Spiritually speaking, most of us are at the Colosseum every day--albeit unwillingly and with our eyes closed. We are surrounded by media saturated with images and ideas potentially destructive to our souls--various factions would persuade us that pornography is natural, that marriage is an institution created by men, that we ought to depend on government instead of God. Only we can decide whether to open our eyes and minds to these influences. If we do, we, like Alypius, will suffer a fall far worse than that of the gladiator, whose physical death has passed; our spiritual deaths will linger and fester in our souls for an eternity. Can you keep your eyes closed while the crowd roars around you?


The Mormon Monk said...

You did a nice job sharing this. You were right,it needed to be posted. Great job. Amy Jo

Aaron H. said...


Mark said...

Stuart pointed me to your blog some time ago. I sometimes read your posts via Google Reader. It's good to write and think- keep it coming.
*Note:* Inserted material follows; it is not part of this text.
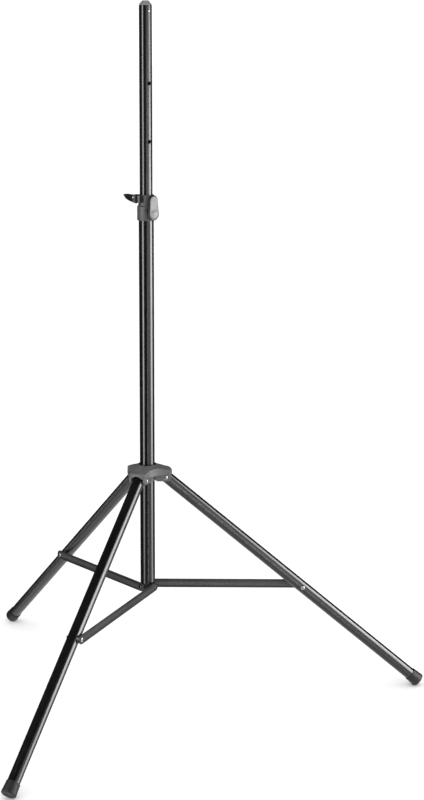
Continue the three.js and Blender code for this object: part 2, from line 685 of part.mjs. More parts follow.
function alongLeg(geometry) {
  return geometry.rotateY(Math.PI / 2);
}

function legTube() {
  return carve([alongLeg(ring(LEG_RADIUS, LEG_BORE, -LEG_ABOVE_PIVOT, TUBE_END))], [
    crosswise(PIVOT_PIN_RADIUS + GAP, 0, 0, -POLE_END, POLE_END),
    crosswise(LEG_RIVET_RADIUS + GAP, BRACE_ON_LEG, 0, -POLE_END, POLE_END),
  ]);
}

// Plastic insert that keeps the pivot pin from crushing the tube.
function legInsert() {
  const start = INSERT_RISE - LEG_ABOVE_PIVOT;
  return carve([alongLeg(cylinder(LEG_BORE - GAP, start, start + INSERT_LENGTH))], [
    crosswise(PIVOT_PIN_RADIUS + GAP, 0, 0, -POLE_END, POLE_END),
  ]);
}

function foot(floorInLeg) {
  const start = LEG_TO_FOOT;
  const end = LEG_TO_FOOT + FOOT_LENGTH;
  const bore = LEG_RADIUS + GAP;
  const rounding = arc(end - FOOT_ROUNDING, FOOT_END_RADIUS - FOOT_ROUNDING, FOOT_ROUNDING, 90, 0, 3);
  const body = revolve([
    [bore, start], [FOOT_LIP_RADIUS - FOOT_LIP_CHAMFER, start], [FOOT_LIP_RADIUS, start + FOOT_LIP_CHAMFER],
    ...rounding.map(([along, radius]) => [radius, along]),
    [0, end], [0, TUBE_END + GAP], [bore, TUBE_END + GAP], [bore, start],
  ]);
  return carve([alongLeg(body)], [floorInLeg]);
}

// Plastic saddle between the round leg and the flat brace.
function braceSaddle() {
  const face = BRACE_INNER_FACE - WASHER_GAP;
  return carve([crosswise(SADDLE_RADIUS, BRACE_ON_LEG, 0, SADDLE_START, face, 20)], [
    alongLeg(cylinder(LEG_RADIUS + GAP, BRACE_ON_LEG - 40, BRACE_ON_LEG + 40)),
    crosswise(LEG_RIVET_RADIUS + GAP, BRACE_ON_LEG, 0, 0, POLE_END),
  ]);
}

function legRivet() {
  const face = -LEG_RADIUS - GAP;
  const end = BRACE_INNER_FACE - LEG_RIVET_SHORT;
  return carve([
    crosswise(LEG_RIVET_RADIUS, BRACE_ON_LEG, 0, face - 1, end),
    crosswise(LEG_RIVET_HEAD_RADIUS, BRACE_ON_LEG, 0, face - LEG_RIVET_HEAD_HEIGHT, face, HEAD_SIDES),
  ]);
}

// ---------------------------------------------------------------- braces
// In the brace's own frame the inner pivot is the origin and +X runs along the bar.

function brace(length) {
  const half = BRACE_HALF_WIDTH;
  const shape = outline([...arc(0, 0, half, 90, 270, 10), ...arc(length, 0, half, -90, 90, 10)]);
  return carve([sideways(shape, BRACE_INNER_FACE, BRACE_OUTER_FACE, BRACE_BEVEL)], [
    crosswise(RIVET_RADIUS + GAP, 0, 0, 0, POLE_END + 10),
    crosswise(RIVET_RADIUS + GAP, length, 0, 0, POLE_END + 10),
  ]);
}

function headedRivet(x, z, inner) {
  const face = BRACE_OUTER_FACE + GAP;
  return carve([
    crosswise(RIVET_RADIUS, x, z, inner, face + 1),
    crosswise(RIVET_HEAD_RADIUS, x, z, face, face + RIVET_HEAD_HEIGHT, HEAD_SIDES),
  ]);
}

// ---------------------------------------------------------------- put together

place(stand, 'outer_tube', outerTube(), blackCoat);
place(stand, 'bottom_fitting', bottomFitting(), blackPlastic);
place(stand, 'upper_bush',
  ring(OUTER_BORE - GAP, NECK_BORE, UPPER_BUSH_BOTTOM, UPPER_BUSH_TOP), whitePlastic);
const guideBottom = POLE_BOTTOM + GUIDE_RISE;
place(stand, 'guide_bush',
  ring(OUTER_BORE - GAP, POLE_RADIUS + GAP, guideBottom, guideBottom + GUIDE_LENGTH), whitePlastic);
place(stand, 'inner_tube', innerTube(), blackCoat);
place(stand, 'top_cap', topCap(), satinGrey);
place(stand, 'clamp_body', clampBody(), slateGrey);
place(turned(stand, SET_SCREW_AZIMUTH), 'set_screw', setScrew(), steel);

const leverSide = turned(stand, LEVER_AZIMUTH);
place(leverSide, 'cap_rivet', capRivet(), steel);
place(leverSide, 'clamp_pad', clampPad(), whitePlastic);
place(leverSide, 'clamp_nut', clampNut(), steel);
place(leverSide, 'clamp_screw', clampScrew(), steel);
place(leverSide, 'clamp_lever', clampLever(), blackPlastic);
place(leverSide, 'clamp_lever_cover', clampLeverCover(), lightGrey);

const latchSide = turned(stand, LATCH_AZIMUTH);
place(latchSide, 'safety_bolt', safetyBolt(), steel);
place(latchSide, 'bolt_cross_pin',
  crosswise(CROSS_PIN_RADIUS, CROSS_PIN_R, BOLT_Z, -CROSS_PIN_HALF, CROSS_PIN_HALF), darkSteel);
place(latchSide, 'bolt_retainer', boltRetainer(), steel);
place(latchSide, 'bolt_spring', boltSpring(), steel);
place(latchSide, 'release_lever', releaseLever(), blackPlastic);
place(latchSide, 'release_lever_pin',
  crosswise(LATCH_PIN_RADIUS, LATCH_PIN_R, LATCH_PIN_Z, -LATCH_PIN_HALF, LATCH_PIN_HALF), darkSteel);

place(stand, 'hub', hub(), satinGrey);
place(stand, 'hub_bush', hubBush(), blackPlastic);
const lockSide = turned(stand, LOCK_AZIMUTH);
place(lockSide, 'lock_screw', lockScrew(), steel);
place(lockSide, 'lock_knob', lockKnob(), blackPlastic);

for (let k = 0; k < LEGS; k += 1) {
  const legPlane = turned(stand, k * LEG_STEP);
  place(legPlane, `leg_pivot_${k}`, pivotPin(), steel);

  const leg = new THREE.Group();
  leg.position.set(LEG_PIVOT_R, 0, LEG_PIVOT_Z);
  leg.rotation.y = LEG_SLOPE;
  leg.updateMatrix();
  legPlane.add(leg);
  const beyond = LEG_TO_FOOT + 150;
  const floorInLeg = box(0, beyond, -60, 60, -60, 0).applyMatrix4(leg.matrix.clone().invert());
  place(leg, `leg_tube_${k}`, legTube(), blackCoat);
  place(leg, `leg_insert_${k}`, legInsert(), blackPlastic);
  place(leg, `foot_${k}`, foot(floorInLeg), rubber);
  place(leg, `brace_saddle_${k}`, braceSaddle(), blackPlastic);
  place(leg, `leg_rivet_${k}`, legRivet(), steel);

  const outerPin = new THREE.Vector3(BRACE_ON_LEG, 0, 0).applyMatrix4(leg.matrix);
  const rise = outerPin.z - BRACE_PIN_Z;
  const length = Math.hypot(outerPin.x, rise);
  const arm = new THREE.Group();
  arm.position.set(0, 0, BRACE_PIN_Z);
  arm.rotation.y = -Math.atan2(rise, outerPin.x);
  legPlane.add(arm);
  place(legPlane, `brace_inner_rivet_${k}`, headedRivet(0, BRACE_PIN_Z, INNER_RIVET_START), darkSteel);
  place(arm, `brace_${k}`, brace(length), blackCoat);
  place(arm, `brace_outer_rivet_${k}`, headedRivet(length, 0, BRACE_INNER_FACE + 0.1), steel);
}

export default stand;
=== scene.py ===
"""Looks of the speaker tripod stand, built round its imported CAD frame."""

import json
import math

import bmesh
import bpy
from mathutils import Matrix, Vector


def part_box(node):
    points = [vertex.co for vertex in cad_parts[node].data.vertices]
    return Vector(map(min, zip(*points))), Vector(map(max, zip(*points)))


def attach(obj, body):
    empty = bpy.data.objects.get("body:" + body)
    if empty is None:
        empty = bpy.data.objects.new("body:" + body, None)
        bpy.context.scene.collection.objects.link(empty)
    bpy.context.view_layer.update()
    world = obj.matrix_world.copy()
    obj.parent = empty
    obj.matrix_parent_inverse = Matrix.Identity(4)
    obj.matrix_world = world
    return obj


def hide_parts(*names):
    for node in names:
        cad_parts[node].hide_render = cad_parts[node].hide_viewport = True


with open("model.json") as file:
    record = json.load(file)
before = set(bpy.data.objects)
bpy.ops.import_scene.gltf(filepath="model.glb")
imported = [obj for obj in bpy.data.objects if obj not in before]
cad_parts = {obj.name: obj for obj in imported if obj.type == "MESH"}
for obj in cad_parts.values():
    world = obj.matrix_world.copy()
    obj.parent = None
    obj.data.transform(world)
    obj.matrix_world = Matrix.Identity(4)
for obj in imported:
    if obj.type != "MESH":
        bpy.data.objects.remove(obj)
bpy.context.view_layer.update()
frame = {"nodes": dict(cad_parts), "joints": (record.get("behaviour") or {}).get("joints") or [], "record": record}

# ---------------------------------------------------------------- measures from the frame
# Shapes are drawn in millimetres round the pole's axis, with z = 0 on the floor.

MM = 0.001
JOINTS = {joint["name"]: joint for joint in frame["joints"]}
RATIOS = {c["joint"]: c["ratio"] for c in frame["record"]["behaviour"]["couplings"]}
POLE = Vector(JOINTS["pole_turn"]["pos_m"][:2] + [0])
LEGS = range(3)
LEG_STEP = 120


def reach(node, axis):
    """Lowest and highest value of a node along one axis, in millimetres from the pole's axis."""
    low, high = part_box(node)
    return (low[axis] - POLE[axis]) / MM, (high[axis] - POLE[axis]) / MM


def joint_place(name):
    place = Vector(JOINTS[name]["pos_m"]) - POLE
    return place / MM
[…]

This post is interesting, but I do not think Augustine's story of Alypius accurately portrays human spirituality, psychology, or behavior, at least in the way it has been presented here. Furthermore, I believe it promotes a view common in Mormondom that is ultimately damaging - that the best way to remain righteous is to close our eyes and cover our ears whenever we anticipate being exposed to things that are "bad" (irregardless of whether that anticipation is accurate or even if what we deem "bad" is actually so). Simply and respectfully put, I don't think this is Truth.

When have you seen a person so fundamentally and adamantly opposed to an action or belief turn that belief completely on its end in a moment of forced experience? I've never observed it, and I don't believe our souls work this way. If we indeed did work this way, then our safety would lie in avoiding all evil, something that is not only unrealistic but is also simply not possible or even in the intentions and plan of our Heavenly Father! No, our freedom lies in our ability to understand right and wrong and to choose what we desire, particularly in the face of intense exposure to that which is evil.
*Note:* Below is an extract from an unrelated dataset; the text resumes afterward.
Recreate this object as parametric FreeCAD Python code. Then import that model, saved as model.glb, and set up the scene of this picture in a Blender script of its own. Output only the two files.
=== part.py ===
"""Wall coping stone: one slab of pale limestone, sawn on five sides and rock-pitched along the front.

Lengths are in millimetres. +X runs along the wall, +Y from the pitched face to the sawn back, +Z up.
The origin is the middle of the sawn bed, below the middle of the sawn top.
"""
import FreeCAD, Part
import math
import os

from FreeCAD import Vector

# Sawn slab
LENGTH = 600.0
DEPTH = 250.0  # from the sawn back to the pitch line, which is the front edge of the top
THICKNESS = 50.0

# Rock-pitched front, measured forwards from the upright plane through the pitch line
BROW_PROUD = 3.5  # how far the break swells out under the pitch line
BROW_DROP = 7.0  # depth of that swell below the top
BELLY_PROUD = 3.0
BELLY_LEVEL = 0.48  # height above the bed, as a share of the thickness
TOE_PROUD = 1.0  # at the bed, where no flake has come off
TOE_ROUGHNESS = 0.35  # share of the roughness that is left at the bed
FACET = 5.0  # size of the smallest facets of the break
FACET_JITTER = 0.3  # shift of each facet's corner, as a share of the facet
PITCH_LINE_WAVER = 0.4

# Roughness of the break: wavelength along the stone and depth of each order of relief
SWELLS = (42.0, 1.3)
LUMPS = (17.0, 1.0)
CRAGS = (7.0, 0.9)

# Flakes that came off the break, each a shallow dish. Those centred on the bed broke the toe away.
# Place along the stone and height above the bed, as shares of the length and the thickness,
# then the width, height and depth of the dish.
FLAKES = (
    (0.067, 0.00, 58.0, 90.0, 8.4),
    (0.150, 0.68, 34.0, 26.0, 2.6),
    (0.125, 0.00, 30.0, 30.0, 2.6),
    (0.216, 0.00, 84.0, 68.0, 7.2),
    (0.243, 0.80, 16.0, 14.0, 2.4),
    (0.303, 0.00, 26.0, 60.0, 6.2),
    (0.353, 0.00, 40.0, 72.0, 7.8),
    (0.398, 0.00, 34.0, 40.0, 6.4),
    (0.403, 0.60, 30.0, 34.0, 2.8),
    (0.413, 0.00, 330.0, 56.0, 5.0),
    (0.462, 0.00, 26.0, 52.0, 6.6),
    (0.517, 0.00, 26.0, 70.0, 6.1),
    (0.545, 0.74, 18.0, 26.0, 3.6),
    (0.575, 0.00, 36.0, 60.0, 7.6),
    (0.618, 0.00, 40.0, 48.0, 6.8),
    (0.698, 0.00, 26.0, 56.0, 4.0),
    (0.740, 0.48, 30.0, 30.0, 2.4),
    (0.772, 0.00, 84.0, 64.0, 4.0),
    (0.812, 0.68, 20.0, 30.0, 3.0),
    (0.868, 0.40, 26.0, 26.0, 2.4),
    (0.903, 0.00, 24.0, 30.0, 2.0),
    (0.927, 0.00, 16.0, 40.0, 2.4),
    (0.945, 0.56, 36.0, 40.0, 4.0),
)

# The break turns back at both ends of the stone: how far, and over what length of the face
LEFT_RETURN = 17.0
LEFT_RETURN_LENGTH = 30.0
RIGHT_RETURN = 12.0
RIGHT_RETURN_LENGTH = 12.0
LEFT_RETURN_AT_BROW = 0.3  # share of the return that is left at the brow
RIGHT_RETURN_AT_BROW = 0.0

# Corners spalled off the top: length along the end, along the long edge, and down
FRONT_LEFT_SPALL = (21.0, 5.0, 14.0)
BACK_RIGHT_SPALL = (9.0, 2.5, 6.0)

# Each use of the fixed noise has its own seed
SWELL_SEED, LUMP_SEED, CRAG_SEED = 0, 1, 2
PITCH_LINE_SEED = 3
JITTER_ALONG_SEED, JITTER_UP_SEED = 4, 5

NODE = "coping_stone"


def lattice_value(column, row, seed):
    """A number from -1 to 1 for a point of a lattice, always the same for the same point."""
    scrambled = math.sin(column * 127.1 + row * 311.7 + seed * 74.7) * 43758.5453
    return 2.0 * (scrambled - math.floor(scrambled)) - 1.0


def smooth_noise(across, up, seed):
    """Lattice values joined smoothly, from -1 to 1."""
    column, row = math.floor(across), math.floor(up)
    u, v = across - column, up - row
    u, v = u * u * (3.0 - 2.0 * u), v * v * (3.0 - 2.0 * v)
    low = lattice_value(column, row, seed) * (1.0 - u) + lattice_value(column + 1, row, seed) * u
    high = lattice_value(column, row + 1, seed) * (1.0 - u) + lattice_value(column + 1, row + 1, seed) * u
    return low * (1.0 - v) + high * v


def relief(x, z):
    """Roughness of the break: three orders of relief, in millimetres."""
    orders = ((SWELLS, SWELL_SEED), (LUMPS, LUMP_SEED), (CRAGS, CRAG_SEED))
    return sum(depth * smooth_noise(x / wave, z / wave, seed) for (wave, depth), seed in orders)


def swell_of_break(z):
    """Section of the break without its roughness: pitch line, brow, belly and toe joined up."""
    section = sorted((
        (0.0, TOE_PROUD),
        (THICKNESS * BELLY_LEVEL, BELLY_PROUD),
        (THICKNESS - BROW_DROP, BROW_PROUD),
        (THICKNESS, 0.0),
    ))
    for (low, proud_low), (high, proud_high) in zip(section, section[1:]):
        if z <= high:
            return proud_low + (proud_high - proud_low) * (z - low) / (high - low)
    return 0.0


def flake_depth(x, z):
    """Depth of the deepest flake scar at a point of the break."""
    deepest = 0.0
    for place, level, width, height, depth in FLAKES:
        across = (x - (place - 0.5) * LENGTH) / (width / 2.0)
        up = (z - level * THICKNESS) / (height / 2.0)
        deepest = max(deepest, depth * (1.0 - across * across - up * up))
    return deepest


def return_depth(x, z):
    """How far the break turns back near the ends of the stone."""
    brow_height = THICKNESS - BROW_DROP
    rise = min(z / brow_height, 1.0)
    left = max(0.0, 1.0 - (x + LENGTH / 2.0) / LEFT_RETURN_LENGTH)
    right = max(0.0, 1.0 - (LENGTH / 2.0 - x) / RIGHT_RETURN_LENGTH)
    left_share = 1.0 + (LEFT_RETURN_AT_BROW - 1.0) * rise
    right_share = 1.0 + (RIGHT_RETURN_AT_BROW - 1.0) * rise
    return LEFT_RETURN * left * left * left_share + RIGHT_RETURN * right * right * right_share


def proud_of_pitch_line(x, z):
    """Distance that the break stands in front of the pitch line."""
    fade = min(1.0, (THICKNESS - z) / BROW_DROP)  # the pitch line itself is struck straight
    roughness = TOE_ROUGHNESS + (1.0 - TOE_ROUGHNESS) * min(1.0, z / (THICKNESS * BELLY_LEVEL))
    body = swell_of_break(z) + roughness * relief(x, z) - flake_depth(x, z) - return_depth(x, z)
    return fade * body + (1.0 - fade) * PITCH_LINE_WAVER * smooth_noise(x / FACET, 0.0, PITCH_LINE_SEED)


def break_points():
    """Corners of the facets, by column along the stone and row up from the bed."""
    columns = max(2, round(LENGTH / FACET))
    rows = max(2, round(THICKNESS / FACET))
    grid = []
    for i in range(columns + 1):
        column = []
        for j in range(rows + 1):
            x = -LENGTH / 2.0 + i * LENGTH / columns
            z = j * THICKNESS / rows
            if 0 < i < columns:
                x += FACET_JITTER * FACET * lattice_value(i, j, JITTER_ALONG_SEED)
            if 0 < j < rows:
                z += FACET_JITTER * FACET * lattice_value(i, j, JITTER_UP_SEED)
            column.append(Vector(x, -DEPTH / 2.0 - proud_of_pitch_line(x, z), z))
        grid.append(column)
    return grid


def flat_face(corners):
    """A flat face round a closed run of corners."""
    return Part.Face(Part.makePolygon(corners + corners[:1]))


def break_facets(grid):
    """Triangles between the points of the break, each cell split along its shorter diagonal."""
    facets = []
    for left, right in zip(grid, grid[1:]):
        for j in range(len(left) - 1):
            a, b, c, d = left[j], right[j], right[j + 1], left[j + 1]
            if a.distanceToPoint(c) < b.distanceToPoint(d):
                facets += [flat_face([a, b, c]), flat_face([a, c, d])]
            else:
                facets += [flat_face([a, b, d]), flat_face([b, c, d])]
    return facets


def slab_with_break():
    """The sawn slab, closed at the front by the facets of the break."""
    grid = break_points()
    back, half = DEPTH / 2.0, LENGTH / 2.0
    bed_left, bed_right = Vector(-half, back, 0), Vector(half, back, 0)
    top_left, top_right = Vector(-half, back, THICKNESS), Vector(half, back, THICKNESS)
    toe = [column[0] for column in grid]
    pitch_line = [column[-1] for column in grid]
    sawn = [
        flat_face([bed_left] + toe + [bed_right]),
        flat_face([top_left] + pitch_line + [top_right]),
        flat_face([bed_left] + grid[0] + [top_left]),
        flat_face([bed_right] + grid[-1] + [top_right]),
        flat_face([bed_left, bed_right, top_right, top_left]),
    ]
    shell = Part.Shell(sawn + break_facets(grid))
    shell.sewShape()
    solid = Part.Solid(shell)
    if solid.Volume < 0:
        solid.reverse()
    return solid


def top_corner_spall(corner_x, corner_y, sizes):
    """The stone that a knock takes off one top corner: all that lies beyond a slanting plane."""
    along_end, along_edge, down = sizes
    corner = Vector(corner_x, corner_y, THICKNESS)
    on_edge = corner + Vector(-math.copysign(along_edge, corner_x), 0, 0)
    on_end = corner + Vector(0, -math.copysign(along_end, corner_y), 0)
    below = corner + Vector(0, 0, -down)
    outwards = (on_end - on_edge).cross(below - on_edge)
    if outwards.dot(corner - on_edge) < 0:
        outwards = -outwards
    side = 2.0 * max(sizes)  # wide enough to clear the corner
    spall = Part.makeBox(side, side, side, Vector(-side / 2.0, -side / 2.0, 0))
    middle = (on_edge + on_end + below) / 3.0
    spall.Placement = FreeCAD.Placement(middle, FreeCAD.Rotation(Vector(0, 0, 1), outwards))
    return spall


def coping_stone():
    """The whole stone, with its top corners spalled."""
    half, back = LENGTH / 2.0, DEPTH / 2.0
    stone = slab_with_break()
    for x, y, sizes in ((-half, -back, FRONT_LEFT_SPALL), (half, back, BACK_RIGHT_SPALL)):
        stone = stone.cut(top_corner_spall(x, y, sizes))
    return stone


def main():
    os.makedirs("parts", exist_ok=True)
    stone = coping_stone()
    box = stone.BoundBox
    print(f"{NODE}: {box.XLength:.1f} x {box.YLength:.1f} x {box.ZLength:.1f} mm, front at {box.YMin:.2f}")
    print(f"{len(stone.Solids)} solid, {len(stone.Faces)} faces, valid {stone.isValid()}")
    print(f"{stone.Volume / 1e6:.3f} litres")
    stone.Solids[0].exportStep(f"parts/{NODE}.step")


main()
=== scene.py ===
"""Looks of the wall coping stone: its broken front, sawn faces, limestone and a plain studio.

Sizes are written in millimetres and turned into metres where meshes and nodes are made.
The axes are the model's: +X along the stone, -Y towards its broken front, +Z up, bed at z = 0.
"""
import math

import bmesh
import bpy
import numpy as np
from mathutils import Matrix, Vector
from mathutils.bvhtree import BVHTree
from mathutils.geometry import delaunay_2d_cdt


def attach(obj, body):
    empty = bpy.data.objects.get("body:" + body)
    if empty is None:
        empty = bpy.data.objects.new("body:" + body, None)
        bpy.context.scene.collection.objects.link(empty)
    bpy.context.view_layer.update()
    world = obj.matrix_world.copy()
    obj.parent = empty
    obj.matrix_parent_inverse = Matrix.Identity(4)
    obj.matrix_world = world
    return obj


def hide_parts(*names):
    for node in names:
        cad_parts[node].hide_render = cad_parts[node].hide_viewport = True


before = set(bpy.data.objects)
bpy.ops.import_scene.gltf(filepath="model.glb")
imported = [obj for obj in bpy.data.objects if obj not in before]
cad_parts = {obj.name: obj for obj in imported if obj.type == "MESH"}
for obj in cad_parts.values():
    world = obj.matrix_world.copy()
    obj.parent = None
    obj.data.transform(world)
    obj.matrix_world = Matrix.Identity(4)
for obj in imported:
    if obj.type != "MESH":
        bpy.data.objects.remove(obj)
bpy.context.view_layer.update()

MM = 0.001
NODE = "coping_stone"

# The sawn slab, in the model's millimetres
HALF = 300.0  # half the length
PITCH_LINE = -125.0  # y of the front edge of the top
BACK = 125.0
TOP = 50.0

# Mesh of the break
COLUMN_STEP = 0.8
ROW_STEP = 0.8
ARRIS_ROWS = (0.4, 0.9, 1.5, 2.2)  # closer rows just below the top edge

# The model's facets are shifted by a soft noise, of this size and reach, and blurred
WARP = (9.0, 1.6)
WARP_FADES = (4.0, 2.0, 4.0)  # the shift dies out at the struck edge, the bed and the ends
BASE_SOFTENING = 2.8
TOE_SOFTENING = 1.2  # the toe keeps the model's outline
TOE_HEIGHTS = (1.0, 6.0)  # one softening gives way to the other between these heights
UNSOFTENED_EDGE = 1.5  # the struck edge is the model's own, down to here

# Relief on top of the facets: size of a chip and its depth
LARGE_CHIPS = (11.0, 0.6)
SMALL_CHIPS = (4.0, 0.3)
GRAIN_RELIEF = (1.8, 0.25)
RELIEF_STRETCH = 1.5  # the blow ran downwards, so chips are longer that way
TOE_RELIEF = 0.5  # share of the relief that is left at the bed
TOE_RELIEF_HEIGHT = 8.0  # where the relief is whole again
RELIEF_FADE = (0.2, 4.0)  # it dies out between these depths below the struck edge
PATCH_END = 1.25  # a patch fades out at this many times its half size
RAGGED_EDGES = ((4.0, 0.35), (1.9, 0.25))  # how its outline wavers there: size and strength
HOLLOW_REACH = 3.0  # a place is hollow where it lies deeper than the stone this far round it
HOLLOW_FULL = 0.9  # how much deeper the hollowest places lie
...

The idea that Alypius's mistake lied in opening his eyes is, in my opinion, erroneous. Whether Alypius didn't understand principles of truth and love, or he flatly rejected them in the face of mob excitement, or he was just posing as a pious Christian before going to the Colosseum, or a beautiful woman sat next to him that he wanted to impress, or what his material mistakes actually were we will never know! Augustine probably didn't know, either.

The bottom line is that Alypius chose evil. His mistake was in that choice - not in his failure to extricate himself from that evil (I recognize that sometimes this choice does involve removing one's self from the situation, but extrication is often not the solution).

The scriptures counsel us to understand the world, its people, and its histories. We must understand the world and at least be aware of its evil if we hope to change it.

There was a missionary in my MTC district who, in the course of conversation, revealed to my companion and I that he didn't know what "pot" was. I commend this Elder and his parents' ability to protect him from mind-numbing drugs, but I don't commend them for shielding him from knowledge of their existence. As one who, although born in Utah, has lived outside of that awesome state for more than 12 years of my life, I think it is our duty to engage with those who believe differently than we do, in an effort to bring us all to a greater understanding of Truth. Tell me, if this Elder came across an investigator that refused to give up recreational use of pot, how on earth would he have been able to speak to him about it if he didn't even know what it was? He couldn't. I understand this is a hypothetical, but I've experienced this hypothetical many times on many subjects.

Lastly, I ask this question: if keeping our eyes closed in this Colosseum of life is truly the ideal we should strive for, where is the scriptural evidence for this philosophy? Why aren't we all monks? What individual in the scriptures is an example of having done this? Did Moroni, in witnessing all the war, killing, carnage and destruction (some of it performed, no doubt, by his very own hands) somehow keep his eyes closed to the evil surrounding him? No, I don't think he did, and neither should we.

Our safety lies in the Truth, not in avoiding the influence of its antithesis.

I type fast, and sometimes before I know it I've written a short novel. So sorry for this long comment. Sometimes when I respond at length it has the effect of getting people riled up. It's as if writing a lot raises the stakes in some prideful contest. Please don't interpret my comments this way - I only respond because I want to respectfully engage you on this topic.

priscilla said...

Interesting...and very applicable with todays pornography.

Jenny said...

I applaud the spirit with which this was written. I also find the comments section worth contemplating. Good food for thought.

Anonymous said...

Love it. I also appreciate Mark's comment. I don't think Zach meant that we should literraly close our eyes to the evil around us... but more that we can choose to see without really seeing.

It's the difference between someone who flips through the channels and stumbles upon something less than savory and chooses to watch and the person who chooses to ignore it and move on to the next channel.